Poor Antiplatelet Response Not Fully Explained by Gene
Presence of CYP2C19*2 polymorphism accounts for only small portion of poor clopidogrel response
TUESDAY, May 25 (HealthDay News) -- While antiplatelet drug response is clearly linked to the CYP2C19*2 polymorphism, the gene's presence does not explain most instances of poor antiplatelet response, even with other clinical factors taken into account, according to research published in the June 1 issue of the Journal of the American College of Cardiology.
Willibald Hochholzer, M.D., of the Herz-Zentrum Bad Krozingen in Germany, and colleagues studied 760 patients undergoing coronary stent placement following clopidogrel loading doses. The researchers used optical aggregometry to determine residual platelet aggregation prior to discharge, and regression analysis to assess the predictive value of the existence of the CYP2C19*2 polymorphism and baseline clinical variables for insufficient antiplatelet response to clopidogrel.
The researchers found that CYP2C19*2 carrier status was an independent predictor for insufficient antiplatelet response to clopidogrel (odds ratio [OR], 2.74). Other predictors for insufficient response were diabetes mellitus (OR, 1.75), body mass index (OR, 1.06), and age (OR, 1.03). However, the regression model including all these variables could only explain 11.5 percent of the antiplatelet response, with the CYP2C19*2 carrier status explaining only 5.2 percent.
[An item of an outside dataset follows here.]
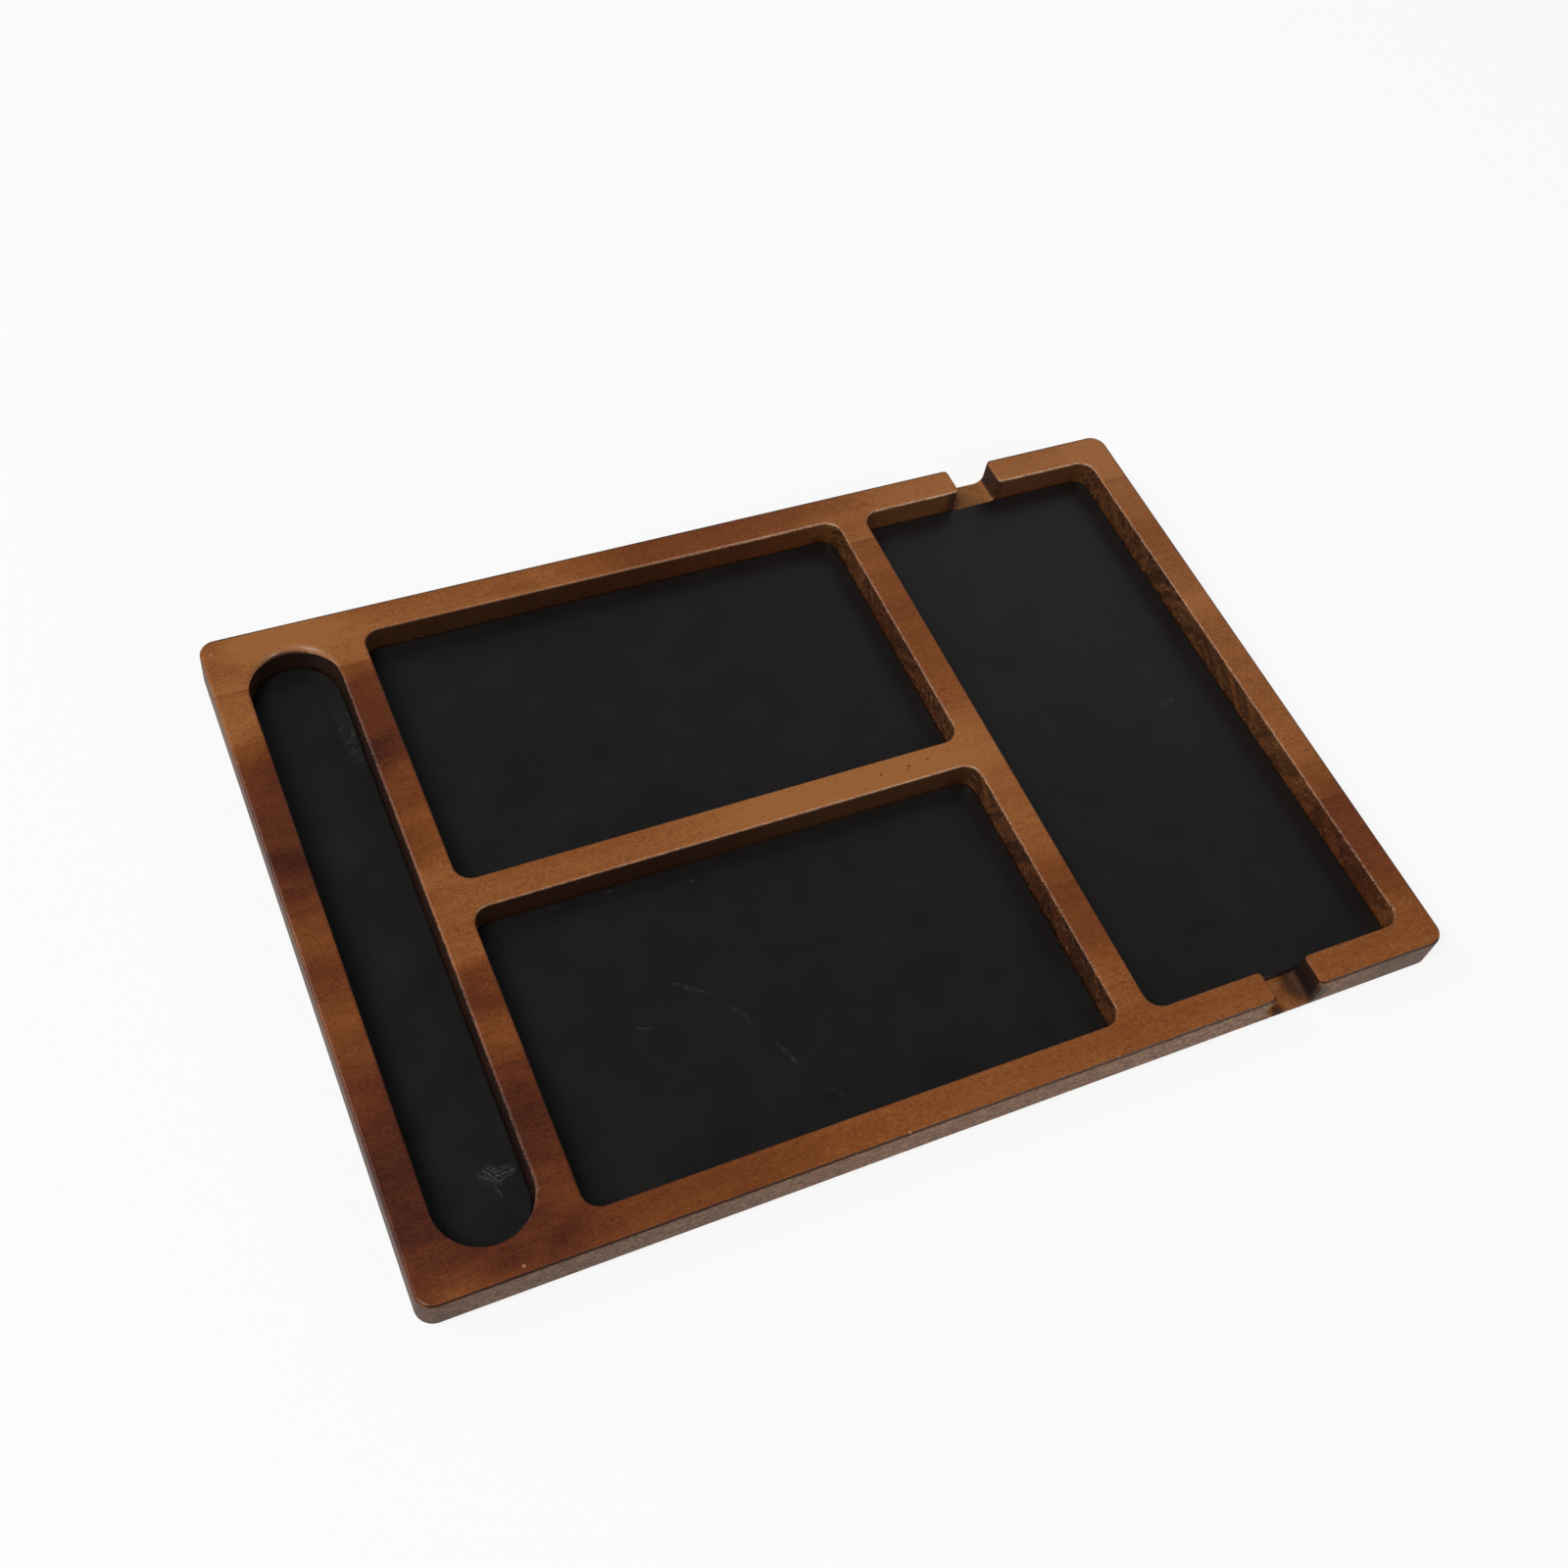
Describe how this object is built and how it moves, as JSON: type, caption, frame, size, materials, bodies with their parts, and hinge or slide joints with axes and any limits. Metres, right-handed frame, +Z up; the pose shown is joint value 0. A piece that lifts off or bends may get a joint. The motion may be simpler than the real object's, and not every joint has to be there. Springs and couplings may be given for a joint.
{
  "type": "valet tray",
  "caption": "Flat rectangular hardwood valet tray with a round-ended pen slot, two middle pockets and a long side pocket with cable notches, each floor lined with black leather.",
  "frame": {"origin": "centre of the underside", "axes": "+X along the long side, away from the pen slot; +Y from the front rail to the back rail; +Z up"},
  "size_m": [0.37, 0.254, 0.015],
  "materials": {
    "stained_hardwood": "brown stain under a satin lacquer, long grain along X",
    "black_leather": "smooth black leather, low sheen, fine grain"
  },
  "bodies": {
    "root": {"front_edge_stave": "stained_hardwood", "board_stave_2": "stained_hardwood", "board_stave_3": "stained_hardwood", "board_stave_4": "stained_hardwood", "board_stave_5": "stained_hardwood", "board_stave_6": "stained_hardwood", "back_edge_stave": "stained_hardwood", "pen_slot_liner": "black_leather", "front_pocket_liner": "black_leather", "back_pocket_liner": "black_leather", "large_pocket_liner": "black_leather"}
  },
  "joints": []
}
"Our current data, despite confirming the strong impact of the CYP2C19 loss-of-function polymorphism on antiplatelet effect of clopidogrel, suggest that genotyping for CYP2C19 is insufficient for clinical decision-making without platelet function testing. Addition of clinical variables could not fully correct this shortcoming. Thus, our study does not suggest that, in patients critically dependent on adequate platelet inhibition, genotyping alone or in combination with clinical factors can replace phenotyping of platelet function," the authors write.